LOH and copy-neutral LOH and their consequences for the pathogenesis of malignant myeloid disorders. SNP-As facilitate detection of LOH. Two types of LOH are depicted using chromosome 7 as an example. SNP karyograms demonstrate monosomy-7 on the right and UPD7q on the left. In the bottom portion, theoretic pathogenetic pathways resulting in LOH due to deletion or UPD are shown. UPD can result in duplication of a somatic activating mutation, acquired homozygosity of a germ line–encoded polymorphism occurring normally in heterozygous form, or duplication of maternal or paternal methylation pattern with either activation or total inactivation of the duplicated allele. In deletion, the remaining allele may harbor a somatic inactivating mutation, leading to hemizygosity of a germ-line polymorphism that carries functional consequences or haploinsufficiency.

Figure 8

SNP-A karyotyping allows both mapping of invariant lesions and improvement of detection rate of cytogenetic abnormalities. (A) Mapping of chromosomal aberrations in myeloid malignancies. Karyograms generated by SNP-A allow for mapping of the location of chromosomal aberrations and delineation of minimal commonly deleted regions (as an example, topography of lesions on chromosome 7 is shown based on the analysis of a cohort of patients with AML and MDS). (B) Summary of the SNP-A karyotyping results.

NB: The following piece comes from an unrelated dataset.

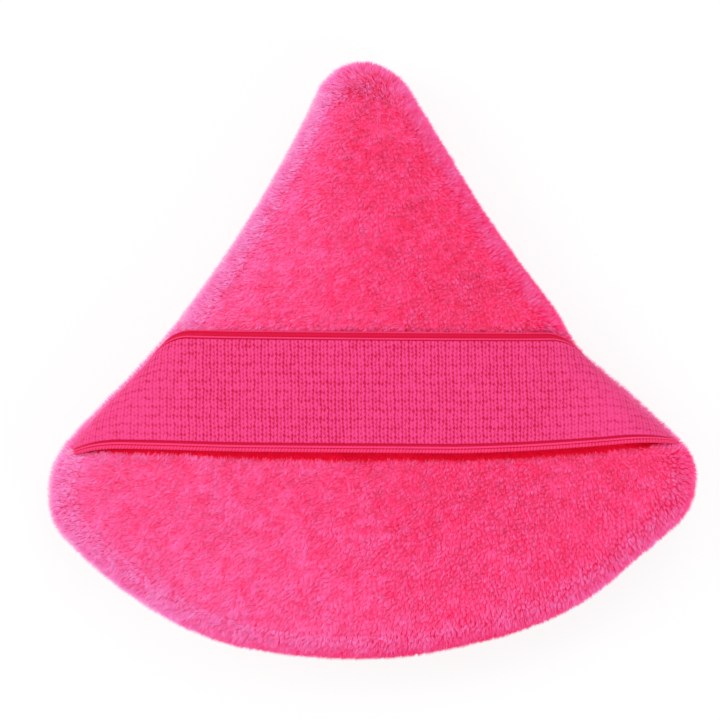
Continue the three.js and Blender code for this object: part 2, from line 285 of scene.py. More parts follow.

In representative studies of patients, including 78% of MDS, 75% of MPD/MDS, 87% of sAML, 30% of AA (M. Wlodarski, L. Gondek, C. L. O'Keefe, R. Tiu, A. Haddad, A. Risitano, J.P.M., manuscript submitted May 2008), and 56% of primary AML (R. Tiu, C. L. O'Keefe, M. Sekeres, M. A. McDevitt, J. Karp, J.P.M., manuscript submitted June 2008) patients were analyzed using SNP-A, and the rates of detection of chromosomal abnormalities, including UPD, were calculated.